Menaka: When you said opportunities were you also referring to inorganic opportunities?
A: For the most part we have got a good set of organic choices ahead of us right now. Of course we have always been mindful of inorganic opportunities but we do have a full plate of organic brown field, green field opportunities on our plate as it sits today.
Menaka: What did you make of the ordinance, some of the specifics in that, but a lot of specifics still awaited and do you see big participation in that coal auction?
A: We are awaiting for the specifics but for my own part I am bullish about our readiness to participate in an auction going forward. Over the past few weeks I have seen some encouraging commentary to put all captive producers whether they are cement, steel or aluminium on the same level playing field in anticipation of an auction.

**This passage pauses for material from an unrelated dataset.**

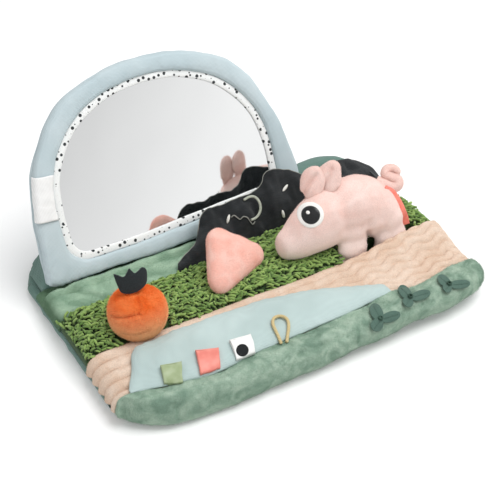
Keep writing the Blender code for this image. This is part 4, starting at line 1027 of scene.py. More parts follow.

So, that is actually a reassuring development compared to what we would have heard, say a month or two ago.
The other thing I had been quite encouraged by would be the sort of signalling by the government, just over the past week or two that they may be considering the non state owned owners of coals selling coal into the open market if there is an open market there. Clearly the demand for coal in India is much higher than supply of coal. So the government should be doing everything in power to get the coal to the consumers in India and if there was more clarity by the government on the ability of a non state owned coal producer to sell into the market it would actually see even more opportunities, more interest in an auctioning process.

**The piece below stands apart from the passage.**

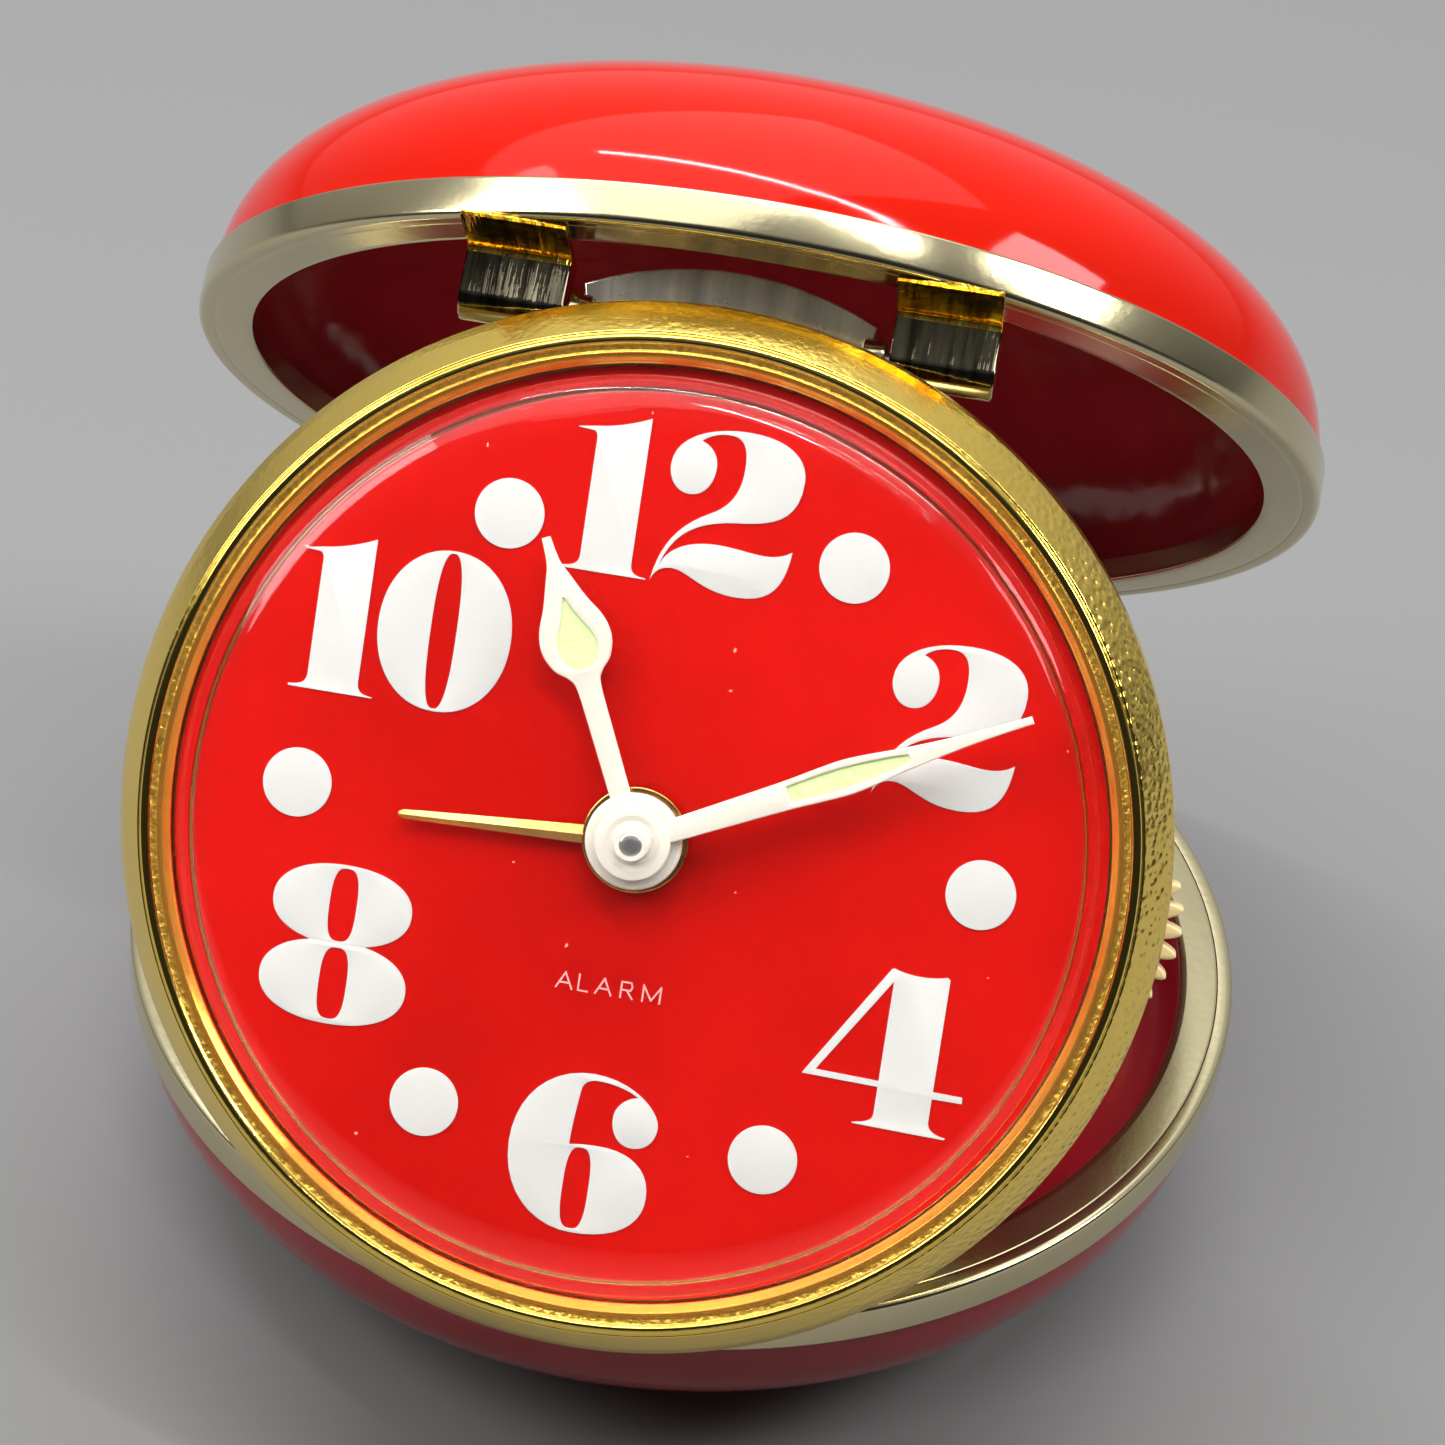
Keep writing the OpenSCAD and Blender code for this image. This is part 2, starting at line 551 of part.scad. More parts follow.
module balance_wheel() color([0.84, 0.7, 0.38]) at_clock() train_arbor(balance_at) {
    tube(balance_r, balance_r - 0.7, -8.8, -8);
    translate([0, 0, -8.6]) linear_extrude(0.4) difference() {
        union() {
            square([2 * balance_r - 0.9, 0.8], center = true);
            circle(1, $fn = 32);
        }
        circle(pivot_r);
    }
    translate([0, 0, -11.2]) linear_extrude(0.5) difference() {
        circle(1.3, $fn = 32);
        circle(pivot_r);
    }
}
module hairspring() color([0.5, 0.5, 0.55]) at_clock() translate([balance_at.x, balance_at.y, -7.5])
    linear_extrude(0.3) spiral(0.7, 3.6, 5, 0.12);
module regulator() color([0.83, 0.7, 0.36]) at_clock() translate([balance_at.x, balance_at.y, 0]) {
    translate([0, 0, back_z - plate_t - 1]) linear_extrude(0.6) difference() {
        union() {
            circle(1.5, $fn = 48);
            translate([-5.9, -0.4]) square([5, 0.8]);
        }
        circle(pivot_r + 0.1);
    }
    translate([-5.7, 0, 0]) shaft(0.4, -drum_back - cover_t - 0.7, back_z - plate_t - 1);
}

// Alarm side
module alarm_barrel() color([0.82, 0.68, 0.32]) at_clock()
    translate([alarm_barrel_at.x, alarm_barrel_at.y, 0]) {
        gear(alarm_great_n, centre_m, -7.1, 0.6, key_arbor_r + play);
        difference() {
            shaft(alarm_barrel_r, -11.4, -7);
            shaft(alarm_barrel_r - 0.5, -11, -7.4);
            shaft(key_arbor_r + play, -20, 0);
        }
    }
module alarm_mainspring() color([0.45, 0.47, 0.52]) at_clock()
    translate([alarm_barrel_at.x, alarm_barrel_at.y, -10.8]) linear_extrude(3.2) spiral(1.6, 5.6, 4, 0.25);
module alarm_star_wheel() color([0.82, 0.68, 0.32]) at_clock() train_arbor(star_at) {
    rotate(mesh_turn(star_dir, 0, alarm_great_n, alarm_pinion_n)) gear(alarm_pinion_n, centre_m, -6.9, 0.6, pivot_r);
    translate([0, 0, -12.3]) linear_extrude(0.5) difference() {
        polygon([for (i = [0:star_n - 1], k = [0:1])
            polar(k == 0 ? star_r : star_r - 0.9, (i + k / 2) * 360 / star_n)]);
        circle(pivot_r);
    }
}
hammer_to_star = atan2(star_at.y - hammer_at.y, star_at.x - hammer_at.x);
module alarm_hammer() color([0.7, 0.7, 0.7]) at_clock() train_arbor(hammer_at) {
    translate([0, 0, -8]) linear_extrude(0.8) difference() {
        union() {
            circle(0.9, $fn = 32);
            rotate(70) translate([0, -0.3]) square([6, 0.6]);
        }
        circle(pivot_r);
    }
    translate([0, 0, -12.3]) linear_extrude(0.6) difference() {
        union() {
            circle(0.9, $fn = 32);
            for (s = [-1, 1]) rotate(hammer_to_star + s * 33) translate([0, -0.3]) square([5.8, 0.6]);
            for (s = [-1, 1]) rotate(hammer_to_star) translate([4.4, s * 3.2 - 0.25]) square([1.3, 0.5]);
        }
        circle(pivot_r);
    }
    rotate(70) translate([6.2, 0, 0]) shaft(1.2, -8.6, -6.2);
}
module alarm_stop_button() color([0.94, 0.88, 0.7]) at_clock() translate([stop_at.x, stop_at.y, 0]) {
    shaft(1.45, -drum_back - cover_t - 1.6, back_z - plate_t - 1.7);
    shaft(2.3, -drum_back - cover_t - 2.4, -drum_back - cover_t - 1.6);
}

base_bowl();
base_rim();
base_hinge_leaf();
rear_hinge_pin();
lid_dome();
lid_rim();
lid_hinge_leaf();
hinge_block_left();
hinge_block_right();
bezel();
crystal();
dial();
hour_dots();
drum();
back_cover();
cover_screws();
hinge_bracket();
clock_hinge_pins();
front_plate();
back_plate();
plate_pillars();
minute_hand();
cannon_pinion();
hour_hand();
hour_wheel();
minute_wheel();
alarm_hand();
alarm_wheel();
alarm_idler();
time_set_knob();
time_set_arbor();
alarm_set_knob();
alarm_set_arbor();
time_key();
barrel_arbor();
barrel();
mainspring();
centre_wheel();
third_wheel();
fourth_wheel();
escape_wheel();
pallet_lever();
balance_wheel();
hairspring();
regulator();
alarm_key();
alarm_barrel();
alarm_mainspring();
alarm_star_wheel();
alarm_hammer();
alarm_stop_button();
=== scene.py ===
import json
import math

import bmesh
import bpy
import numpy as np
from bpy.props import FloatProperty, FloatVectorProperty, IntProperty, PointerProperty
from mathutils import Matrix, Vector


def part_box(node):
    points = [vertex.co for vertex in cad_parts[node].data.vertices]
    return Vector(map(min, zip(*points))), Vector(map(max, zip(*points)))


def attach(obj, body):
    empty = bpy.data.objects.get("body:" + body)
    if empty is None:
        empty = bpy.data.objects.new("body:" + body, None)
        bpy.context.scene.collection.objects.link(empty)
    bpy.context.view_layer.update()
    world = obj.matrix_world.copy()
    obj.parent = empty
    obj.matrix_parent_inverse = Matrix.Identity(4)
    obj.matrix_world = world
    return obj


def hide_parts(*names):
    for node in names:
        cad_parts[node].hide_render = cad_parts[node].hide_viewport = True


bl_info = {
    "name": "Folding travel alarm clock",
    "version": (1, 0, 0),
    "blender": (4, 5, 0),
    "location": "3D View > Sidebar > Clock",
    "description": "Builds a folding travel alarm clock round its packed frame: the halves, the clock and the stage",
    "category": "Add Mesh",
}

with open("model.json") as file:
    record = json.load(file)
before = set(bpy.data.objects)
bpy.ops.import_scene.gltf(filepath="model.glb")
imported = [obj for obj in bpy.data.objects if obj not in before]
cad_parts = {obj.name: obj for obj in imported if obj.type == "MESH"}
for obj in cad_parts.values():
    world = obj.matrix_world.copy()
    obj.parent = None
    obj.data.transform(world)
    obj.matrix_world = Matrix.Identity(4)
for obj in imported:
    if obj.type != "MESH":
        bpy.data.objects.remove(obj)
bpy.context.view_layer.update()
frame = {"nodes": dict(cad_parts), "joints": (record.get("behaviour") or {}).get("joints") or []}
JOINTS = {joint["name"]: joint for joint in frame["joints"]}
MM = 0.001
ON_AXIS = 0.001                      # radius of a profile's point on its own axis, in millimetres
NEARLY_STRAIGHT = math.radians(88)   # half angle past which a corner isn't rounded
LARGEST_CUT = 0.48                   # share of a side that one rounded corner may take


# ---------------------------------------------------------------- frames of the three moving parts

def unit(v):
    v = np.asarray(v, float)
    return v / np.linalg.norm(v)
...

Menaka: But more interest would also mean higher prices discovered in an auction. So I am just curious as to what you are factoring in?
A: That it represents business opportunity. It is a business opportunity and again if you really want to bring modern capital you want to bring the best of class of international technologies those top mining companies around the world that are in the coal mining business that have the highest productivities on a per capita basis will do it.